The evidence for the reliability of the New Testament is equally strong with only approximately a 250-year gap between the original manuscripts and the copies currently available. "If you are still concerned about the gap of, say, 250 years," writes Erwin Lutzer of the Moody Bible Church of Chicago, "remember we can independently confirm the text of the New Testament by (1) papyri manuscripts that were discovered in Egypt, dated as early as A.D. 125, containing fragments of the New Testament. Also (2) extensive quotations of the New Testament occur in the writings of the early Church Fathers, as further proof that the New Testament writings were known to them, possessing the same content as we have today."
Interestingly, the oldest manuscripts available of Plato and Aristotle only date back to 1600 A.D. and there is no great debate or question over their reliability — proving that sometimes the skepticism over the Bible is more an issue of the heart than an issue of the evidence.
Although archaeology has borne out the accuracy of the Holy Scriptures again and again, the Bible still has its critics and detractors. Yet there is another and even greater form of evidence that testifies to its impeccability — its power to change lives for the better.
The late evangelist Dr. Harry Ironside in Random Reminiscences tells the story of how once he was asked to share his personal testimony of faith in Christ with a group of Salvation Army workers in San Francisco. Ironside accommodated the request and listening that day was one of the early socialists who had made a name for himself by lecturing not only for socialism, but also against Christianity. After Ironside had given his testimony, the man politely handed him a card that read: "Sir, I challenge you to debate with me the question: 'Agnosticism versus Christianity' in the Academy of Science Hall next Sunday afternoon at four o'clock. I will pay all expenses."

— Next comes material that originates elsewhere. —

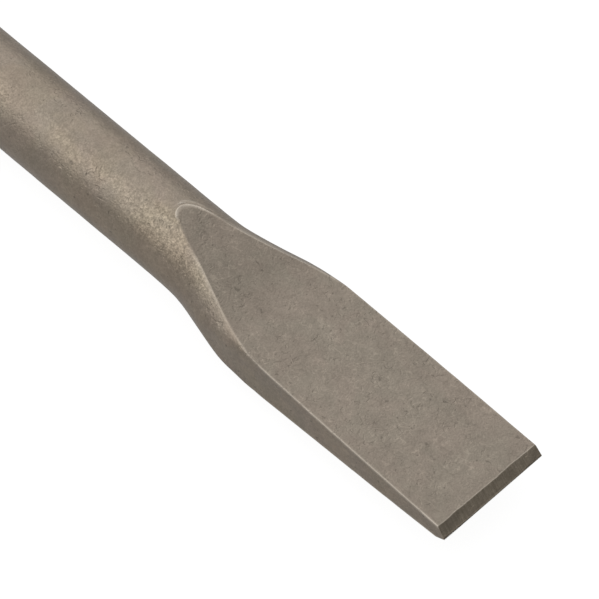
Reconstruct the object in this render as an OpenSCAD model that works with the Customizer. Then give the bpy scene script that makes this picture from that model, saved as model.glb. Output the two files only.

Ironside agreed to the debate on the condition the man would bring to the meeting at least two persons with certain qualifications who could prove skepticism in the Bible and Christianity had real value in changing a life and building true character. He must bring a man and a woman, Ironside insisted, who were real "down and outers" — drunkards, or criminals, or pedophiles — persons who had been in the grip of some powerfully self-destructive habit and were a threat or menace to their family and community but were forever changed — rehabilitated as a credit to society; living a clean, virtuous, happy life — all because they had become an agnostic. Naturally, the man who made the challenge declined his earlier invitation for debate because of his inability to meet Dr. Ironside's conditions.
In a day when Americans are looking for "change they can believe in," both the written Word of God and the Living Word of God, Jesus Christ, provide that change. What's disconcerting, however, is the nation seems to be looking everywhere for change except for where it really can and always has been found — in those teachings from the Bible that have been tested and tried in every generation and always found more than sufficient for life's challenges.
John Adams, who became the nation's second president once, wrote:
"Suppose a nation in some distant region should take the Bible for their only law book, and every member should regulate his conduct by the precepts there exhibited! Every member would be obliged in conscience, to temperance, frugality, and industry; to justice, kindness, and charity towards his fellow men; and to piety, love, and reverence toward Almighty God...What a Utopia, what a Paradise would this region be."
In sum, the Dead Sea Scrolls exhibit recently in North Carolina, which now moves to Toronto, Canada, is just another one of the many witnesses that the Bible and its message is reliable and worthy of adherence.